Когда из открывшейся двери операционной потянулись хирурги с унылыми лицами, на ходу сдирая перчатки, Ольга опять в голос заревела. Викентьев, несмотря на очередной неодобрительный взгляд дородной женщины, резким движением ринулся к первому вышедшему. Судя по всему, он был старшим среди медиков.
– Ну, что?
Хирург молча выдернул из пальцев директора проекта только что прикуренную сигарету, жадно затянулся, выкурил ее буквально в три затяжки и выплюнул тут же на относительно чистый пол предоперационной.
– Ничего хорошего. Судя по осколкам, это была РГД-5. Разрыв был очень близким. Осколки порвали весь кишечник, правое легкое. Один засел в позвоночнике. Трогать там сейчас бессмысленно. Большая кровопотеря, хотя это как раз легко восполнили. Что могли – зашили. Но… В общем, все бессмысленно. С такими травмами не живут даже молодые, а уж он…
– Сколько? – спросил, придвигаясь к хирургу, Дмитрий.
– Что сколько? – удивился уставший – это было хорошо заметно – врач.
– Сколько ему осталось? – повторил вопрос Горин.
Хирург на секунду задумался и тут же ответил:
– Мало. Очень мало. У него хорошее сердце. Только поэтому он еще жив. Но… В общем, часы. Может быть сутки. Но это, увы, вряд ли.
– Юрь Саныч, – Дмитрий решительно повернулся к Викентьеву, – надо десантировать!
– Что? – оторопевший врач широко раскрытыми глазами смотрел на Малышева.
– Заткнись, – коротко и зло бросил подполковник.
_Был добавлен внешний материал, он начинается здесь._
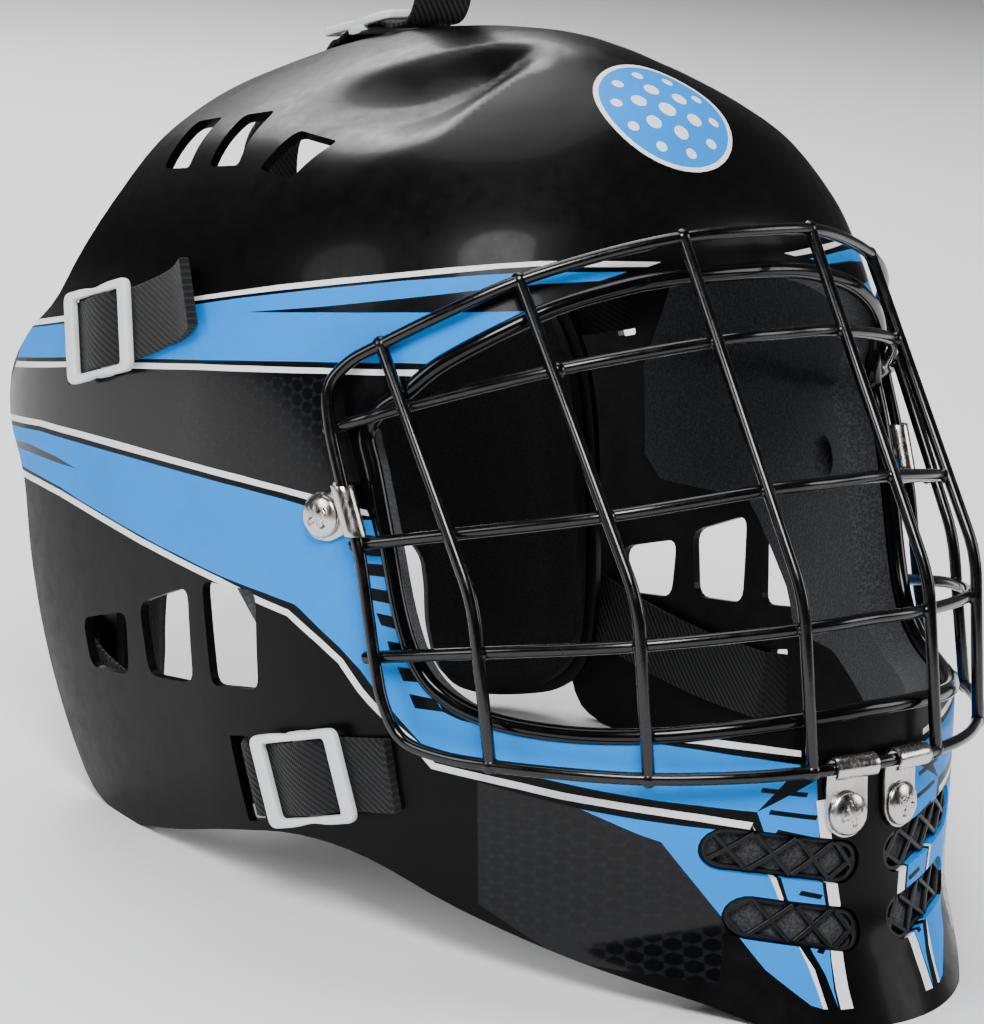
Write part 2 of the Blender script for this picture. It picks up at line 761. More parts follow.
def rim_outline():
    """Everything that is kept of the shell, in side view."""
    under = [(-128, floor_z(-128)), (-113, 7), (-78, 18), (-48, 28), (-19, 39), (8, 42), (40, 38),
             (72, 32), (97, floor_z(97))]
    rear = [(117, floor_z(117)), (131, 40), (146, 75), (153, 108), (156, 137), (170, 155),
            (169, 170), (152, 185), (131, 199), (117, 226), (119, 250), (127, 261), (133, 271),
            (136, 284)]
    run = flat_curve(under, 4) + flat_curve(rear, 4)
    return [(-200, floor_z(-200)), *run, (136, 330), (-200, 330)]


ACROSS = Matrix(((0, 0, 1, 0), (1, 0, 0, 0), (0, 1, 0, 0), (0, 0, 0, 1)))     # X is y, Y is z
AHEAD = Matrix(((1, 0, 0, 0), (0, 0, -1, 0), (0, 1, 0, 0), (0, 0, 0, 1)))     # X is x, Y is z

# ---- printed graphics, on the flat layout of the right half -------------------------------------
# Every outline is in degrees round the axis and height. Bands run along their top line and back
# along their bottom line.

BLACK, GLOSS, CELLS, BLUE, WHITE, INSIDE = range(6)
SHELL_LOOKS = [SATIN_BLACK, GLOSS_BLACK, HONEYCOMB, BLUE_INK, WHITE_INK, BARE_ABS]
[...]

Потом посмотрел на ничего не понимающего хирурга и громко скомандовал: – Всем покинуть помещение!
Когда в предоперационной осталось только значительно поредевшее руководство «Зверя», Викентьев повернулся к Горину.
– Думай, когда, что и где говоришь.
– Он не прав, что сказал это при посторонних, – вступился за друга Николай. – Но, по сути… Я согласен.
– Если бы все зависело только от нашего желания… Нас с Коганом давно уже ознакомили с приказом президента. «Категорический запрет передачи на ту сторону теоретической и технической информации по проекту «Зверь» и использование в качестве доноров лиц, к этой информации допущенных», – процитировал по памяти подполковник.
– Юрий Александрович, но он же умрет! – почти закричала Ольга, показывая рукой на дверь операционной.
Викентьев уныло посмотрел в ту сторону. Потом задумался и вдруг усмехнулся:
– Уже!
– Что, уже? – не поняла Зосницкая.
– Уже умер! Повторяю: для всех он, – подполковник точно так же, как перед этим Ольга, показал рукой на дверь операционной, – уже умер. Ну что стоите, как соляные столбы, – прикрикнул Викентьев на начинающих въезжать друзей, – бегом за портативкой!